Soon, a city official came out of an office at the back of the room and announced that the wedding would begin. She stood at the table in the center of the room with Christian, and Christen walked in with Luis, her acting father in Peru. He gave the bride away, and left her standing at the table with Christian. The clerk explained the significance of the marriage contract and allowed Christen and Christian each to share what it meant to them, that they were glad to have been able to share their religious ceremony with their family in the States and that it meant a lot to be able to share their civil ceremony with their Peruvian family. They then signed the contract, and the clerk presented them as man and wife.
Christen had warned me that it would seem weird, having a ceremony for signing a piece of paper, essentially like our marriage licenses back home. But it made a lot of sense. That's the way they do things here, and if they are going to live here and be a part of this culture, they needed to do things they way they ought to be done in this culture, which includes being married in this culture, in this context, in this community. After the document was signed, we served soda and cookies and took pictures with the bride and groom holding their marriage document.
After the wedding, I was wiped. Christen ended up finding a ride back to San Martin for me, and I stayed there the rest of the day, not able to go out to the reception. We're still looking into ways to get me more sleep, but that may not happen too soon.
Yesterday, after resting all afternoon and evening on Friday, I went with Young Life Lima to spend the day at the beach. We left around mid morning for an hour and a half drive up the coast to a huge beach where we spent the remainder of the morning playing games in the sand. Lots of mud, lots of sand. Lots of water and laughter. My favorite game was the Human Sandcastle. The guys ran to the water, jumped in, and ran back to be covered in sand by the girls. They then arranged themselves in a giant human sandcastle, with bonus points for a fountain. Incredible.
After lunch, we let the kids entertain themselves for a little while, and I went for a walk down the beach. It was good to get away into some quiet for a little while. When I came back, I joined a soccer game, which later became a volleyball game, and then sat on the edge of the water watching kids build sandcastles. Simple joys.
After all this, we gathered everyone together and had club. I wouldn't recommend trying to pull off club on a hot day in the sun on the beach, with the surf crashing in the background and the distraction of digging in the sand at everyone's fingertips, but they made it work. We sang several club songs, played a couple of games, and Edson shared a message. After this we gave kids time to change and loaded the busses. All in all, a good day.
Today, I've been recovering. Though I covered myself with sunscreen that claimed 100SPF, I burned pretty badly yesterday. I've been in and out of the shower, spreading aloe over my shoulders, trying not to touch anything. Lots of Ibuprofen. And rest.

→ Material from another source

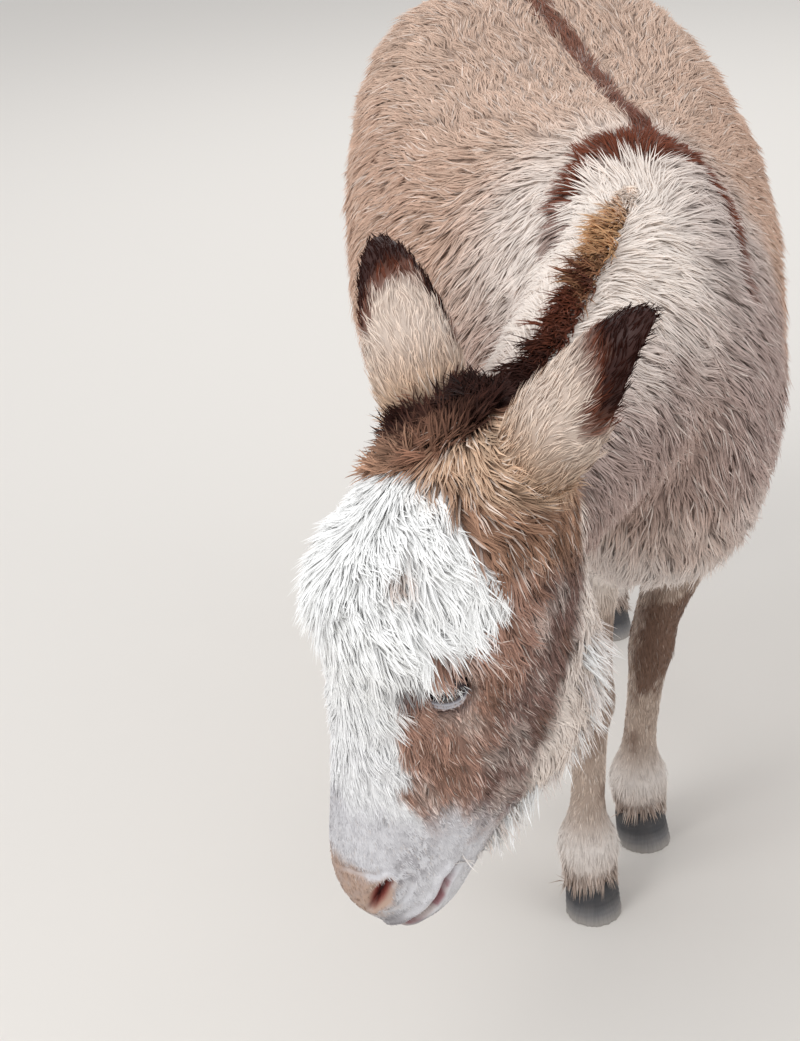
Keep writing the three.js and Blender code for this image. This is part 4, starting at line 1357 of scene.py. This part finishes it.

With only three days left here, I'm beginning to say my goodbyes, starting to pack, getting ready for the move home. Lots of preparation, which is where this whole thing started. Tomorrow I'll go to El Refugio to see the kids one last time. Tuesday, I'll start cleaning the apartment and try to make it over to Santa Rosa to say goodbye. Wednesday is Christen's birthday, and my last day to pack and clean the apartment. That night I board the plane home, and land in San Francisco around 11:30 on Thursday morning. And then life goes on.